> [Required task]: Output exactly, and only, the lines from the line containing "if empty is" through the line containing "obj.parent = empty", both included.

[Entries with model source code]
=-=-=-=-=
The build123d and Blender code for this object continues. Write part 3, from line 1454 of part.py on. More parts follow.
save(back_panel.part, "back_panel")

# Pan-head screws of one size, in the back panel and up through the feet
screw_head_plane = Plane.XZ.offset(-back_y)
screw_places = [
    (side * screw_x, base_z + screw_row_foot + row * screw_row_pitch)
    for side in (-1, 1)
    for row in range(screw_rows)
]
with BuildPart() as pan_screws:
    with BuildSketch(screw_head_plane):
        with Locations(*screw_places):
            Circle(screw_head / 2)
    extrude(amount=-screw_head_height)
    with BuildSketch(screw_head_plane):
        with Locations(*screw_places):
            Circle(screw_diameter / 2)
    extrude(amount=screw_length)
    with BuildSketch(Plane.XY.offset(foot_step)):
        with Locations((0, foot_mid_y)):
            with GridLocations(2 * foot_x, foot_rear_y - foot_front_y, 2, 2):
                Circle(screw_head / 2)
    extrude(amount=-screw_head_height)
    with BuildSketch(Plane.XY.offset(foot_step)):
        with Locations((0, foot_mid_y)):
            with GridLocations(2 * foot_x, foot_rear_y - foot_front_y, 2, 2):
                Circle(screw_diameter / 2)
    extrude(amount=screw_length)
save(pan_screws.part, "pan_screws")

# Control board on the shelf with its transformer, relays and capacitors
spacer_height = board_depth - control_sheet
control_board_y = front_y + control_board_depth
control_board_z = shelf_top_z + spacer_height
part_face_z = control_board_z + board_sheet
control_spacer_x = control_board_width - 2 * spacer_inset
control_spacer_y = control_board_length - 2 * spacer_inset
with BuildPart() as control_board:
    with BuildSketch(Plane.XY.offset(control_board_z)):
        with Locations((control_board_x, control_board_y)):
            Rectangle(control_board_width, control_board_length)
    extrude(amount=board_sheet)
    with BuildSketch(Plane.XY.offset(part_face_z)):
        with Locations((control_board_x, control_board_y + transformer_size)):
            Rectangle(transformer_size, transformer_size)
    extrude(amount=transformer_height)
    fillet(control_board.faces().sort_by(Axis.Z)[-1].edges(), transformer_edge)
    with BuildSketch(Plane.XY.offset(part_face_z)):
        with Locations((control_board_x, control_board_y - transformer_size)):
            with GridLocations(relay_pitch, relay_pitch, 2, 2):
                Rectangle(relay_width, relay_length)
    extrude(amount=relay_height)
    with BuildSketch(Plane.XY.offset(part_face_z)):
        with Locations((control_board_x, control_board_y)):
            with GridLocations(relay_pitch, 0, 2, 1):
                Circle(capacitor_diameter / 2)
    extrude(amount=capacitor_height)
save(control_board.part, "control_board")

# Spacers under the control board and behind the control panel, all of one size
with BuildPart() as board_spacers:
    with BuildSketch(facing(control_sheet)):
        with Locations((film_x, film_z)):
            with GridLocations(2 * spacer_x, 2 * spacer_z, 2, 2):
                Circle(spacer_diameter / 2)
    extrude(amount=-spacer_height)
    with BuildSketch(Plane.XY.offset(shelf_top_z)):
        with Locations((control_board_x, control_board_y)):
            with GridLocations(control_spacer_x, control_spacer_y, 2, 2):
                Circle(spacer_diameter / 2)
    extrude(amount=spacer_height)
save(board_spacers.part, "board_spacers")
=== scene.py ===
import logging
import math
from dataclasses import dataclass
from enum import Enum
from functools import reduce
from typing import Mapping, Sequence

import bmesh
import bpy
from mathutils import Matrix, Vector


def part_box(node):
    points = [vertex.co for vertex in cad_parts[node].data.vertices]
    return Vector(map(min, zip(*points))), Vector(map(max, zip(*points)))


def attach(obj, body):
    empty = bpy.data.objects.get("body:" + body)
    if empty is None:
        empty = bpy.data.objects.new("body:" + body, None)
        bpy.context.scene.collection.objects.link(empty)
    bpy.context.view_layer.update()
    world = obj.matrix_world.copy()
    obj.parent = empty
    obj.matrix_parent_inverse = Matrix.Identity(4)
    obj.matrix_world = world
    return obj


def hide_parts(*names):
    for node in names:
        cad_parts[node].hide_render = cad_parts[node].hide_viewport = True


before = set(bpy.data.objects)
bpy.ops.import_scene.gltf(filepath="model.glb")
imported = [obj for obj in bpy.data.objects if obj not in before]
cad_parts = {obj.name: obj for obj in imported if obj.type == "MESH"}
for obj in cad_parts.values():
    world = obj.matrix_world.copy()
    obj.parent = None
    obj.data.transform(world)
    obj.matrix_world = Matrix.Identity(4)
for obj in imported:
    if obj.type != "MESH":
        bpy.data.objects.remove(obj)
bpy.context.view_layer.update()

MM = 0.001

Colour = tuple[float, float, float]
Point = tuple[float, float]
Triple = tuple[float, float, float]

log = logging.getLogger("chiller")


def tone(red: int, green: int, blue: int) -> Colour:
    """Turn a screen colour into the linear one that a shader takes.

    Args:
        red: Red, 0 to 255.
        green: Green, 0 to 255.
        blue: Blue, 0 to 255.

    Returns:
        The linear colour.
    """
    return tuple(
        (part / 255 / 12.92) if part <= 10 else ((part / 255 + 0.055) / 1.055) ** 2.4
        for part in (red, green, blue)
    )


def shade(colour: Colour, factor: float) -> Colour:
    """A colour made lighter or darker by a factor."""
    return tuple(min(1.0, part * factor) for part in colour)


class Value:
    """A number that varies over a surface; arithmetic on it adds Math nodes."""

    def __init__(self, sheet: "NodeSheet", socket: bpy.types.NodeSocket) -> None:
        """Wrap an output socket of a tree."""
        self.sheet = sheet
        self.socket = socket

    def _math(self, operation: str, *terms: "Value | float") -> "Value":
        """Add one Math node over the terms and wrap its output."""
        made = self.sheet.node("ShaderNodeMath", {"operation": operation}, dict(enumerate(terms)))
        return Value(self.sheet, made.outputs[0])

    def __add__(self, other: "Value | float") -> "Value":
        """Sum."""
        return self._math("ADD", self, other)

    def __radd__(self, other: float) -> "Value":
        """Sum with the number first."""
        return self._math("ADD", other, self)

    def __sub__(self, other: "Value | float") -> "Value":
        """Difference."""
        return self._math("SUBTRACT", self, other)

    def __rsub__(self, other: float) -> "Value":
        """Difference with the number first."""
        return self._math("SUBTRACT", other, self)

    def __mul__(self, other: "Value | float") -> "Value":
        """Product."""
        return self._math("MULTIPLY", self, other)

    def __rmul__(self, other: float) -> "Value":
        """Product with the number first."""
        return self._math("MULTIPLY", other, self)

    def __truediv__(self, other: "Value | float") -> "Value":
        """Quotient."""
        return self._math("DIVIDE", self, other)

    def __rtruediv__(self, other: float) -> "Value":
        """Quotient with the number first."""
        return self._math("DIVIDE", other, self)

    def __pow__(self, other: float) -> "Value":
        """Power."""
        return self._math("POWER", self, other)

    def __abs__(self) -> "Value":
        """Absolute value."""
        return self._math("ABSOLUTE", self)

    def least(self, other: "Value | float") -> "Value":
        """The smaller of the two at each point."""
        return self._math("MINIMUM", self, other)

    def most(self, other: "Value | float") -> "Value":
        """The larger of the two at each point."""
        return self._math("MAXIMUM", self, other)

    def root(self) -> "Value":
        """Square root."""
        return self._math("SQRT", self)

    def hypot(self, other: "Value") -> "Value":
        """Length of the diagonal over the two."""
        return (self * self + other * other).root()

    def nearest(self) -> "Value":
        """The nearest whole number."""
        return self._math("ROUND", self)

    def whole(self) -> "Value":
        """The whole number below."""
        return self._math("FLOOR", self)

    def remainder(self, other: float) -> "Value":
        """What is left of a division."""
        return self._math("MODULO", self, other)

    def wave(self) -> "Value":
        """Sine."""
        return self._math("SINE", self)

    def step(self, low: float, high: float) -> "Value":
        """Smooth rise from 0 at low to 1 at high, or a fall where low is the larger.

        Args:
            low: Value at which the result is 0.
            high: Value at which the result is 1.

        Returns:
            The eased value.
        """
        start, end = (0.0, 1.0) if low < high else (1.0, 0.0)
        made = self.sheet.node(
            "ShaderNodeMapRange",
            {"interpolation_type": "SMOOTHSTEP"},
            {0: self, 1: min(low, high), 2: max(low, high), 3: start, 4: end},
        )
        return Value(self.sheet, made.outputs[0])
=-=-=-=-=
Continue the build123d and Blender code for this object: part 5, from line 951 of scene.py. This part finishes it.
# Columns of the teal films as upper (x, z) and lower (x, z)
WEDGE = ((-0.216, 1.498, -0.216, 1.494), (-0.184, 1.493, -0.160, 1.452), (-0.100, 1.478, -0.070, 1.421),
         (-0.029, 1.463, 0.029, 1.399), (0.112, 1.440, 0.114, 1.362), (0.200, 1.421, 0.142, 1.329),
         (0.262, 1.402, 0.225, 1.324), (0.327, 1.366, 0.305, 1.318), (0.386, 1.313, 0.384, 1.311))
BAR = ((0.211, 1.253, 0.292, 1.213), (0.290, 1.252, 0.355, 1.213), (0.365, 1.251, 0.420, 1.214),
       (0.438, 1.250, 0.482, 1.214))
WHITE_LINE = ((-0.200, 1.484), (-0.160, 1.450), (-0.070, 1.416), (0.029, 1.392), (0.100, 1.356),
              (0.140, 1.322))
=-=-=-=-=
> [Exercise output]:
    if empty is None:
        empty = bpy.data.objects.new("body:" + body, None)
        bpy.context.scene.collection.objects.link(empty)
    bpy.context.view_layer.update()
    world = obj.matrix_world.copy()
    obj.parent = empty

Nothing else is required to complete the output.